Social energy: choosing where you engage
Relationships can be deeply energising, but they can also drain you if you feel stretched thin. It is okay to adjust how and where you give your attention.
Notice which interactions leave you steadier or lighter, and which leave you tense or depleted. Where possible, gently lean toward the former and set limits around the latter, for example shorter calls or less frequent messaging.
Creating a simple evening “soft landing”
How you close the day shapes how you feel tomorrow.

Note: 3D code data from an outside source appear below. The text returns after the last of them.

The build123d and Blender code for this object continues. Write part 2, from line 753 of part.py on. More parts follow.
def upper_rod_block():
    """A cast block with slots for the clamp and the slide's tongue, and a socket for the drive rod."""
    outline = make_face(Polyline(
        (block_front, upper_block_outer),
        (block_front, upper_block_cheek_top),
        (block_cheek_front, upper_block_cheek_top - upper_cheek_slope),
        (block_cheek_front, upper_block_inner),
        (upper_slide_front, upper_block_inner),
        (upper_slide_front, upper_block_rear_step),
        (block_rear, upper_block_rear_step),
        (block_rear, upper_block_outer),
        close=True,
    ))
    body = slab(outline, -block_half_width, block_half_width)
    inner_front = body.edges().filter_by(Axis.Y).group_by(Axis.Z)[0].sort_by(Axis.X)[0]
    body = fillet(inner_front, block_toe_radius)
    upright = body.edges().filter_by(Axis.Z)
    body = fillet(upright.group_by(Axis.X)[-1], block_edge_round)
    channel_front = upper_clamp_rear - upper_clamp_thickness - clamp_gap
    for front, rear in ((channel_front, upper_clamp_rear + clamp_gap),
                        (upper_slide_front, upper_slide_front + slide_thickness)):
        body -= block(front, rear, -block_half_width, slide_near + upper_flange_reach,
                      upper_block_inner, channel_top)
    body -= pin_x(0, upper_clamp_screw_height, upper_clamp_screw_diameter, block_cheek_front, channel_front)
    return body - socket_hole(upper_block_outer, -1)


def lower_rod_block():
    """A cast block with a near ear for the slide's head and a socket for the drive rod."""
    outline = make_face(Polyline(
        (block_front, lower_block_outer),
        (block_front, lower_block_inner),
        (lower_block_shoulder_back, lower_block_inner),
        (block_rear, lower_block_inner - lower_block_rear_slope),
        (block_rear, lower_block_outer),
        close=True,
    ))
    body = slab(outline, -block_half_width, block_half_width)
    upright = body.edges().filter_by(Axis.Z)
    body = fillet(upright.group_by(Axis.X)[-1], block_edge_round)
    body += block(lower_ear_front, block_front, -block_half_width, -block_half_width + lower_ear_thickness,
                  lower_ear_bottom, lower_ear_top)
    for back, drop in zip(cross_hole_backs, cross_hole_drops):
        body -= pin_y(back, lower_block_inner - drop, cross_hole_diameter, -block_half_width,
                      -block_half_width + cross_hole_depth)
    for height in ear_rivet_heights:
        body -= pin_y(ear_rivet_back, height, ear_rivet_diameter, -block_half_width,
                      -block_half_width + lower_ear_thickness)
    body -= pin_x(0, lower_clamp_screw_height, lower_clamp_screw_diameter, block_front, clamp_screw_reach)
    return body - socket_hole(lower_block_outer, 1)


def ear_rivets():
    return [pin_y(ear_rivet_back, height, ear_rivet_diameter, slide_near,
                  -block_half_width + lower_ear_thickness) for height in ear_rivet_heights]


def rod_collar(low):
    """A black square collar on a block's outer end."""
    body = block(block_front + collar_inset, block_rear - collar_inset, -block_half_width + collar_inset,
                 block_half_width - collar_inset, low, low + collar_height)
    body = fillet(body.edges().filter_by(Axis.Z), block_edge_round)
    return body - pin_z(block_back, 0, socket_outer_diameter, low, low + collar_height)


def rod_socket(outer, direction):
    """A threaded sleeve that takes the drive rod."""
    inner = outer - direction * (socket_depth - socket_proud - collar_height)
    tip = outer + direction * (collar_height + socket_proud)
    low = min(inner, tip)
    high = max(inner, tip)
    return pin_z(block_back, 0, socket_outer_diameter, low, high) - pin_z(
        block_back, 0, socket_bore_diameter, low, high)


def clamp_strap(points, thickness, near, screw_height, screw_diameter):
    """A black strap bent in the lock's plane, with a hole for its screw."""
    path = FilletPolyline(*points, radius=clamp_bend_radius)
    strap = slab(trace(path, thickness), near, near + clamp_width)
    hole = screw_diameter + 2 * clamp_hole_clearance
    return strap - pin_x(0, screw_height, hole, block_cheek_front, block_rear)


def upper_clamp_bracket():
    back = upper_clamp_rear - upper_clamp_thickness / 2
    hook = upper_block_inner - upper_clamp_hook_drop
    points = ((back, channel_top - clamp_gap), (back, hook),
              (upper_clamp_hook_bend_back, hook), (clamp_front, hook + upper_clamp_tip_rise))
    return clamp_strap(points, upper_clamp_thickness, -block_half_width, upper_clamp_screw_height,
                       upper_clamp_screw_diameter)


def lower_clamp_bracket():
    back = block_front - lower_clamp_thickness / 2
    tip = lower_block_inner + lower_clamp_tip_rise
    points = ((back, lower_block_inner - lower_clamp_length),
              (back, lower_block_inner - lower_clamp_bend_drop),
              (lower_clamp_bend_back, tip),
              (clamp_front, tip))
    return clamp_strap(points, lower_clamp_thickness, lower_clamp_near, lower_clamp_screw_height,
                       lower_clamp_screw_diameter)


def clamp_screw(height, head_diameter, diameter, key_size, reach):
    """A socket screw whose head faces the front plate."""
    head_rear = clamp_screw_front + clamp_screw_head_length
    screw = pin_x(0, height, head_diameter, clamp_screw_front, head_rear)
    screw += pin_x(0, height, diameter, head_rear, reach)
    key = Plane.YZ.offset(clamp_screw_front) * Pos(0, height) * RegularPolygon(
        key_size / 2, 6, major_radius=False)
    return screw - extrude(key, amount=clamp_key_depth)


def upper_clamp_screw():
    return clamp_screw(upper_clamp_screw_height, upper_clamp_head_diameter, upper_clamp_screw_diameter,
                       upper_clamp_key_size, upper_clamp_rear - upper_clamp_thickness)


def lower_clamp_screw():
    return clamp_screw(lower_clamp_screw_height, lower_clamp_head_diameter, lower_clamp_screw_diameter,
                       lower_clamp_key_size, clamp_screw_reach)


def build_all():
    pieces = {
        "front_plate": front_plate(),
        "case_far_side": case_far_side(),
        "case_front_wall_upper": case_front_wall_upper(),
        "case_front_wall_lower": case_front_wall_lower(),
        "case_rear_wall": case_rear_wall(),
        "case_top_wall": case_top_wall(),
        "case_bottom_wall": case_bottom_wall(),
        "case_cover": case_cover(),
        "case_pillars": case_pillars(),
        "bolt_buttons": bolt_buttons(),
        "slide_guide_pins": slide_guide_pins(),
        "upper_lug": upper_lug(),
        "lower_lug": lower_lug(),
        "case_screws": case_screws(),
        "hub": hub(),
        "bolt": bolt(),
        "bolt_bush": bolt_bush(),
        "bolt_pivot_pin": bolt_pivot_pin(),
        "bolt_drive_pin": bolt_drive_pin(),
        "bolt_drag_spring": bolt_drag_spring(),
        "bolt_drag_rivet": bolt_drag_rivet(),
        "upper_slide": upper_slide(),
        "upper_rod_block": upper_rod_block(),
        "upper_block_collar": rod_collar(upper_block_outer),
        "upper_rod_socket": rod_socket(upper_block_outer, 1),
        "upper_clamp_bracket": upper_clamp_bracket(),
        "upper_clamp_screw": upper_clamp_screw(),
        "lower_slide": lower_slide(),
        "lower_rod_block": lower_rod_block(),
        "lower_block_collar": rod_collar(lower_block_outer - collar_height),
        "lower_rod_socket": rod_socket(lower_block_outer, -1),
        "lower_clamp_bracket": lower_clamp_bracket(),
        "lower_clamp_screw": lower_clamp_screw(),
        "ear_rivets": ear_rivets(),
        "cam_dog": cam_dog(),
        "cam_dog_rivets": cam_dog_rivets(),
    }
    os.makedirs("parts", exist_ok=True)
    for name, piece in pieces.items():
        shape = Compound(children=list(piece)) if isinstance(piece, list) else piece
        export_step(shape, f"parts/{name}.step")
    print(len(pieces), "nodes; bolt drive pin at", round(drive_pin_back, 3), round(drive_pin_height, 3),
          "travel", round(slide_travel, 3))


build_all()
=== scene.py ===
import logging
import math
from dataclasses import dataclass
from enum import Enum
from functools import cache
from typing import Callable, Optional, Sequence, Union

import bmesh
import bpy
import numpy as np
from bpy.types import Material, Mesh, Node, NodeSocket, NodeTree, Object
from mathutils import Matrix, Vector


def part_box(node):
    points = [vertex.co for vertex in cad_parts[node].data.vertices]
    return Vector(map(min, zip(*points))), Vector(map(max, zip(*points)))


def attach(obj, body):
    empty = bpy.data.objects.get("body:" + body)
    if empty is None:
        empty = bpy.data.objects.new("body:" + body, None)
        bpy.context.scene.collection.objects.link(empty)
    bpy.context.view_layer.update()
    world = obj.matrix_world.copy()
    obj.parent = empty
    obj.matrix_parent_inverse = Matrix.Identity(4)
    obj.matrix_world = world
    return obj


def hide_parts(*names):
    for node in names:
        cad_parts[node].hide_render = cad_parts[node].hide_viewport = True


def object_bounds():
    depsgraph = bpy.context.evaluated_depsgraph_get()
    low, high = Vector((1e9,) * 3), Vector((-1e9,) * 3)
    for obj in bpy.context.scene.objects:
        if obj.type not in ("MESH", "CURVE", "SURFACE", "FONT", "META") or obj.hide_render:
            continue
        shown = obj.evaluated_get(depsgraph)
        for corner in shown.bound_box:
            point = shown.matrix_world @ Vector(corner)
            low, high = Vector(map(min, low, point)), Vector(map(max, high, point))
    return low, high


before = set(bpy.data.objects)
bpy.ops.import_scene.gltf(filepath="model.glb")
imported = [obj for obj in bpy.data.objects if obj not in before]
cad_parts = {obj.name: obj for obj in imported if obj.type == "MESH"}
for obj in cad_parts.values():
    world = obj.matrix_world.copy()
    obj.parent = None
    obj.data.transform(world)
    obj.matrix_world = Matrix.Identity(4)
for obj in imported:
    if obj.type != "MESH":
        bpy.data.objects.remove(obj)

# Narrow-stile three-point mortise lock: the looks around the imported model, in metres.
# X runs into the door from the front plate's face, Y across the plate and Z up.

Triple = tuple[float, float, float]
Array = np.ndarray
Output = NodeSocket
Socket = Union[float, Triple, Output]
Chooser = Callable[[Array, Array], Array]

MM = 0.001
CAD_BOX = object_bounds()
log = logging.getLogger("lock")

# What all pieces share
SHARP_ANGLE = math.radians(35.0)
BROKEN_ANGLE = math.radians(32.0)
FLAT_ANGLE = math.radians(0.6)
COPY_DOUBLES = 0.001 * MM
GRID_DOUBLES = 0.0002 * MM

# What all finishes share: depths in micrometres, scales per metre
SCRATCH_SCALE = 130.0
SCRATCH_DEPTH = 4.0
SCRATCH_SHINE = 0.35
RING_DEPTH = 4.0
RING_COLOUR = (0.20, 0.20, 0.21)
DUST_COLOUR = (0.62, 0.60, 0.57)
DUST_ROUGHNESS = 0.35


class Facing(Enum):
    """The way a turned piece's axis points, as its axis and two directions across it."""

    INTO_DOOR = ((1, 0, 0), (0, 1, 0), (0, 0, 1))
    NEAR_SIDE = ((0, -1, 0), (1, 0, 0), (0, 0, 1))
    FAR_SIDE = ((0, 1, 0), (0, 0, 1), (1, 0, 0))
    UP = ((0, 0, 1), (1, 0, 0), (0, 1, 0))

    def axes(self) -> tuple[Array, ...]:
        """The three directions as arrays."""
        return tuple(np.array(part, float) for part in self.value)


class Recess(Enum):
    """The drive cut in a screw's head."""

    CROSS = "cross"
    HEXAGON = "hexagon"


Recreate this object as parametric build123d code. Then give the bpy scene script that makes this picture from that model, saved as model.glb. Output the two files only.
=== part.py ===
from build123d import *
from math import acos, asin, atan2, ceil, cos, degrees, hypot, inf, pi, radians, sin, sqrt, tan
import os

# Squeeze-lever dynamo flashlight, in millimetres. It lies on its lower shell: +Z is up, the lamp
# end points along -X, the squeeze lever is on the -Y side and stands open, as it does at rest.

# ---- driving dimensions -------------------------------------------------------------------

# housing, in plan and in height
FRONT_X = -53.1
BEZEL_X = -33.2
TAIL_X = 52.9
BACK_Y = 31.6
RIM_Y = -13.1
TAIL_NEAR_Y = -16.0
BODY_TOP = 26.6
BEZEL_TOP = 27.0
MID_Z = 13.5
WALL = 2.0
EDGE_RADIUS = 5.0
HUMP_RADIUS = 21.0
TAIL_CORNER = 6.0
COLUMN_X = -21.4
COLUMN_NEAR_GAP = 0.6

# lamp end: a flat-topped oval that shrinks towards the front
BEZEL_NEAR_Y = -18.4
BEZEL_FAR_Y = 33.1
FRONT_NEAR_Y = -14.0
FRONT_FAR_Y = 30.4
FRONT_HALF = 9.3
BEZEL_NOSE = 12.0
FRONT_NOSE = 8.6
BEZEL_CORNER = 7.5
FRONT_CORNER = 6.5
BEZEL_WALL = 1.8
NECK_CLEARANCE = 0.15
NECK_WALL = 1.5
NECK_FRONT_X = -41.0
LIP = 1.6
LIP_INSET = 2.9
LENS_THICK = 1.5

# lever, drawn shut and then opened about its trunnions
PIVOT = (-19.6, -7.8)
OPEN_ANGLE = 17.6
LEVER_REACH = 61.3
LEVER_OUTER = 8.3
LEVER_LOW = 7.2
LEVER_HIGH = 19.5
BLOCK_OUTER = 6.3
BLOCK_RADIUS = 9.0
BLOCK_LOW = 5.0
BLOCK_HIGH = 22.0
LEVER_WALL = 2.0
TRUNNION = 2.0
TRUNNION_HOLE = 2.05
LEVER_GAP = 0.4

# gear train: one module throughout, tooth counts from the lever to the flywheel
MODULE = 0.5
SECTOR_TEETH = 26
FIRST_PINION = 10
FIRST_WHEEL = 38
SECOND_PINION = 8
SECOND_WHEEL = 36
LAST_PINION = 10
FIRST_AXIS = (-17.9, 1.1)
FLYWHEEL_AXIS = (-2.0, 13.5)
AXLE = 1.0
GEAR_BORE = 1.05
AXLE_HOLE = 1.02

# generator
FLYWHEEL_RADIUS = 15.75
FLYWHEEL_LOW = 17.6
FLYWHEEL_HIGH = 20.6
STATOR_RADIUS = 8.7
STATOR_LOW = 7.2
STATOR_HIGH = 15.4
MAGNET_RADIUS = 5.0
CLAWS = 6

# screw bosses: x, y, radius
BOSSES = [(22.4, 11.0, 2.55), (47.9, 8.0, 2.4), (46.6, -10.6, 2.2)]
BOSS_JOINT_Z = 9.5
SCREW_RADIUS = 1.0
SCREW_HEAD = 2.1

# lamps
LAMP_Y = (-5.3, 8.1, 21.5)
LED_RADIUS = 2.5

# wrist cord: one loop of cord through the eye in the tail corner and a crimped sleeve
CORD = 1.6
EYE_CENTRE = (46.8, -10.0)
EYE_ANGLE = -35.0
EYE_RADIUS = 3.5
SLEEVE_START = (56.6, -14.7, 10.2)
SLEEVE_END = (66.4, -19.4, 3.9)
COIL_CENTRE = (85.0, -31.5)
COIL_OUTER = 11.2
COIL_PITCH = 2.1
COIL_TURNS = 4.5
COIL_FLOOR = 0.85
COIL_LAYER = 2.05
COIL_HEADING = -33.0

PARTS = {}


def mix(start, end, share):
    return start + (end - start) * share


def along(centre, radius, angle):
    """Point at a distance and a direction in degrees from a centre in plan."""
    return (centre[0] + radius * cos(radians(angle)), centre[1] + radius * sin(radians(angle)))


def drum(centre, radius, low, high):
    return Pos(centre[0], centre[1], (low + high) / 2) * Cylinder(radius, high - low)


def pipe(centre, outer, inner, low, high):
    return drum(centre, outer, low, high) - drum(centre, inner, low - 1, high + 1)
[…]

A long, ideal evening is rarely realistic, so think in terms of a brief “soft landing.”
Pick one small signal that the day is winding down: dimming a light, playing calm music, writing tomorrow’s top three tasks, or stepping outside for a few minutes of fresh air. Let that action mark a gentle shift from doing to resting.
Being kind to yourself as you experiment
Energy changes from day to day. Stress, hormones, illness, weather and unexpected events all have an effect. If you feel more tired than usual, it does not mean you did something wrong.
Think of these ideas as experiments, not rules. Keep the ones that genuinely help, adjust the ones that almost help, and let go of the rest. For ongoing fatigue or concerns about your health, talk with a qualified healthcare professional who can look at your full situation.
Over time, small, compassionate choices add up. Protecting your energy is not selfish, it is how you stay present for yourself and the people you care about.